:: Given task ::
Identify every line in the records below that contains the word "rigid", and reproduce each one.

:: Input for this task ::
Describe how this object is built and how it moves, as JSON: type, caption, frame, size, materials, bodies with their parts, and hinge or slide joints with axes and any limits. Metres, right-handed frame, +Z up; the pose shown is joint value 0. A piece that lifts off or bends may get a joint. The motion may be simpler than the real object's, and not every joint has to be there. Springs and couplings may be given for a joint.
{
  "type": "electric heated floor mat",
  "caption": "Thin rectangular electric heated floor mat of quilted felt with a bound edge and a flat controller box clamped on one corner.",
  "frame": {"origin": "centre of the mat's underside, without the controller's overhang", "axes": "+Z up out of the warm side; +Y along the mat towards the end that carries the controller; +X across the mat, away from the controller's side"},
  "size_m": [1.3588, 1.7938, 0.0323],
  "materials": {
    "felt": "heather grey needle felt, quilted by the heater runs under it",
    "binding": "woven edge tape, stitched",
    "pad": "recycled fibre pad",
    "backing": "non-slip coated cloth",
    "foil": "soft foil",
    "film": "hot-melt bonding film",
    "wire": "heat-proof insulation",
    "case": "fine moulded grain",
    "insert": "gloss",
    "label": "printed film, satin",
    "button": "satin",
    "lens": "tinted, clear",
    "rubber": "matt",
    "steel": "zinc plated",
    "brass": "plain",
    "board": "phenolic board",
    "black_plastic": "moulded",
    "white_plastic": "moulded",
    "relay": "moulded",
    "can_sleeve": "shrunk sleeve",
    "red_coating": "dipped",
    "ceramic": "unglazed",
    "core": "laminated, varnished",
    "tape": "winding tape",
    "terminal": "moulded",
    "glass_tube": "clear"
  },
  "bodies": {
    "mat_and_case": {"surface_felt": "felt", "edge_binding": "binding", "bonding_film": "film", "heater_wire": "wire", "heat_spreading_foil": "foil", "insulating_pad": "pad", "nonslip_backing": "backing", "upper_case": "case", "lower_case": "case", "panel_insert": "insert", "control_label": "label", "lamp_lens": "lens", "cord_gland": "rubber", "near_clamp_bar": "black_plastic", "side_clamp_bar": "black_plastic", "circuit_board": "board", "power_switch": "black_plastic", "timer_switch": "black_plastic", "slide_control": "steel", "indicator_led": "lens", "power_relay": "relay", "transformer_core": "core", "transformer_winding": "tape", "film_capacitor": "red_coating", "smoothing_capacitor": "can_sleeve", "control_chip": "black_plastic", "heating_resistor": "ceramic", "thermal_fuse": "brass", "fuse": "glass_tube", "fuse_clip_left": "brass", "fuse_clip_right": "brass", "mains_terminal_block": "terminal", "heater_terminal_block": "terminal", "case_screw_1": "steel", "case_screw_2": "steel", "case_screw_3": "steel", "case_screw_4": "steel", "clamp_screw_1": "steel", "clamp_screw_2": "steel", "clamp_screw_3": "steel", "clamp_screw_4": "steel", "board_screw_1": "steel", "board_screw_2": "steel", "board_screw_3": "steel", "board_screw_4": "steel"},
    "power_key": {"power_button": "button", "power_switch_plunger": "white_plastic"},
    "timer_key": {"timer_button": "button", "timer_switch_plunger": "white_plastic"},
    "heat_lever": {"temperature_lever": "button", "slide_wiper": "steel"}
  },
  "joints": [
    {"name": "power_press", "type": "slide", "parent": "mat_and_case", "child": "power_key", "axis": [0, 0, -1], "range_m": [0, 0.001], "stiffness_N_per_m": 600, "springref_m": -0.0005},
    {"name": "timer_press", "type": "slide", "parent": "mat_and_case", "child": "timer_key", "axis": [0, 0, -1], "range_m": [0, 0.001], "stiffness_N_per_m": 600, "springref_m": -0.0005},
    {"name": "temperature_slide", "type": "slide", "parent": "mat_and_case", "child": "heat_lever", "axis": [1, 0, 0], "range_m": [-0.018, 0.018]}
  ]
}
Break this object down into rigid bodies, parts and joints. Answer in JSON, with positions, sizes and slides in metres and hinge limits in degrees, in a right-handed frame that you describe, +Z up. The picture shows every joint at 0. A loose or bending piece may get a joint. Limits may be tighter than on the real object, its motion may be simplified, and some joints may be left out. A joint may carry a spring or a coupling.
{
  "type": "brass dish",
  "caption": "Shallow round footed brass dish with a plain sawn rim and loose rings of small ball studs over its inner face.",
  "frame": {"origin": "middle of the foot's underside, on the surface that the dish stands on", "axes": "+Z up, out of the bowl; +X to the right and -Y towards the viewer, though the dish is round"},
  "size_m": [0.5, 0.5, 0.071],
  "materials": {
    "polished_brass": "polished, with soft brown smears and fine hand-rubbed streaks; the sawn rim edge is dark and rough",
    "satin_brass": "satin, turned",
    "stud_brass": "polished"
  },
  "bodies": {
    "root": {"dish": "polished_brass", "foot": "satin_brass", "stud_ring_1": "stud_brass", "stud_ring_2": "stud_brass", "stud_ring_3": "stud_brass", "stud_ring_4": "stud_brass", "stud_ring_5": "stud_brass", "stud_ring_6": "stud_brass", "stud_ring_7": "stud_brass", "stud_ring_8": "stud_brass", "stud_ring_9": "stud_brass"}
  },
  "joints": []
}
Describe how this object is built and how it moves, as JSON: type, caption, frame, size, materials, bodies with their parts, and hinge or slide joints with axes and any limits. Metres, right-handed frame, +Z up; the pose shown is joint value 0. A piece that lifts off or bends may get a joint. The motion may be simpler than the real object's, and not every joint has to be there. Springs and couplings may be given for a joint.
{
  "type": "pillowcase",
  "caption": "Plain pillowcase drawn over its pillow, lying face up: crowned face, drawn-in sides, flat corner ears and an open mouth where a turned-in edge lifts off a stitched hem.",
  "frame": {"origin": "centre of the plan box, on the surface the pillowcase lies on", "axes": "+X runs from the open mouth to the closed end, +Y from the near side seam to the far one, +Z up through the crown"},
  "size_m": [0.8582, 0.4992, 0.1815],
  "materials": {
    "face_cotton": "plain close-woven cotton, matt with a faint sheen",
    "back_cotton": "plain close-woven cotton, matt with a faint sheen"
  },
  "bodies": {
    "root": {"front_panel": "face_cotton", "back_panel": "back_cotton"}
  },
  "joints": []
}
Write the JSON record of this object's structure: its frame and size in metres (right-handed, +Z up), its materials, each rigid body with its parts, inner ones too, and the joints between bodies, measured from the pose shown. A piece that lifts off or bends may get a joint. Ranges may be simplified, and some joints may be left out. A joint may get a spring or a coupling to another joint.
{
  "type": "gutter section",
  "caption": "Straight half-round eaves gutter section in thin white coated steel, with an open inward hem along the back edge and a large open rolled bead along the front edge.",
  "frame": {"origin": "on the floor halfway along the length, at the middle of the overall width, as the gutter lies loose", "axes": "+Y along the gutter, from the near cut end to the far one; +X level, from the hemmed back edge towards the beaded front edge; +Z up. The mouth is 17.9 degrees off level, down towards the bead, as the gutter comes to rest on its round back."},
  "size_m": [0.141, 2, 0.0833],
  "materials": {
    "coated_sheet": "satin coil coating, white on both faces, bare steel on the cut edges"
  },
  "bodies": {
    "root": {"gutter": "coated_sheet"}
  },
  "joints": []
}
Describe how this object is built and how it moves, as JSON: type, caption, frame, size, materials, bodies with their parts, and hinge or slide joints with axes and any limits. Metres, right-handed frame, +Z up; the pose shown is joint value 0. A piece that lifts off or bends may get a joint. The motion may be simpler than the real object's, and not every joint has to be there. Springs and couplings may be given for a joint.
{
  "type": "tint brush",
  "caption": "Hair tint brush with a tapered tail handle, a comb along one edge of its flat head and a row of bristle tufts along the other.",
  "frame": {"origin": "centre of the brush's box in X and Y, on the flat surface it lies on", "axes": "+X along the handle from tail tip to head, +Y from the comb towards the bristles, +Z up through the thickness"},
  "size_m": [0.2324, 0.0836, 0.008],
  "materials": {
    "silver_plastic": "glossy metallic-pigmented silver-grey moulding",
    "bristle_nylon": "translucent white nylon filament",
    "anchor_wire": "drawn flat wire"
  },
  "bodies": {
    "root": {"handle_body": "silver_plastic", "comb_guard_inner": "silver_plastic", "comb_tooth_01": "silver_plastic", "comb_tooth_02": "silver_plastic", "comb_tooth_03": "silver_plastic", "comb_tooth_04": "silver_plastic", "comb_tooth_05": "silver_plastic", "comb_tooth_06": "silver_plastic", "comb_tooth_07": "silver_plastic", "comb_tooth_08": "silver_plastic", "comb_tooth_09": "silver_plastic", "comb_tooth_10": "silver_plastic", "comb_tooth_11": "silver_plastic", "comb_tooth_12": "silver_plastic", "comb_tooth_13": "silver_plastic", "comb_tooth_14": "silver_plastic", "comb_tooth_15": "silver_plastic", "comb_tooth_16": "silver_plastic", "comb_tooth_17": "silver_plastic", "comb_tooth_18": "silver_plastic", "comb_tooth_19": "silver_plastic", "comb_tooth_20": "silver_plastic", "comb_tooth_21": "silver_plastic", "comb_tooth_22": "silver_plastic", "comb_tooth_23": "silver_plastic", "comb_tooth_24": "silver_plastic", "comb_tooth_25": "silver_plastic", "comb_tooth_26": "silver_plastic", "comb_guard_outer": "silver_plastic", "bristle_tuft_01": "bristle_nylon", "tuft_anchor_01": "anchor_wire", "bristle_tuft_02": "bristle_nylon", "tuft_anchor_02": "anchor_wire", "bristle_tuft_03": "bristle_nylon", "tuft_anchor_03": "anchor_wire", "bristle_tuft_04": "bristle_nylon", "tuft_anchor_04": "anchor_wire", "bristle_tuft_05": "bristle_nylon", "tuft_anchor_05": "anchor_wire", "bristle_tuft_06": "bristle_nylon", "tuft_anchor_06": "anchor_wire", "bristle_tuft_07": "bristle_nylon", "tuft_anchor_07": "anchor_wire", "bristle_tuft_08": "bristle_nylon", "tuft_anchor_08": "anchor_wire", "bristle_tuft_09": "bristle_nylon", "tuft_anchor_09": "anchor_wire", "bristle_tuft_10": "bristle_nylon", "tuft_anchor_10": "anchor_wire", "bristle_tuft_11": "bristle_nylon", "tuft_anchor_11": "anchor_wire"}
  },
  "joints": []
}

:: Result of the exercise ::
Break this object down into rigid bodies, parts and joints. Answer in JSON, with positions, sizes and slides in metres and hinge limits in degrees, in a right-handed frame that you describe, +Z up. The picture shows every joint at 0. A loose or bending piece may get a joint. Limits may be tighter than on the real object, its motion may be simplified, and some joints may be left out. A joint may carry a spring or a coupling.
Write the JSON record of this object's structure: its frame and size in metres (right-handed, +Z up), its materials, each rigid body with its parts, inner ones too, and the joints between bodies, measured from the pose shown. A piece that lifts off or bends may get a joint. Ranges may be simplified, and some joints may be left out. A joint may get a spring or a coupling to another joint.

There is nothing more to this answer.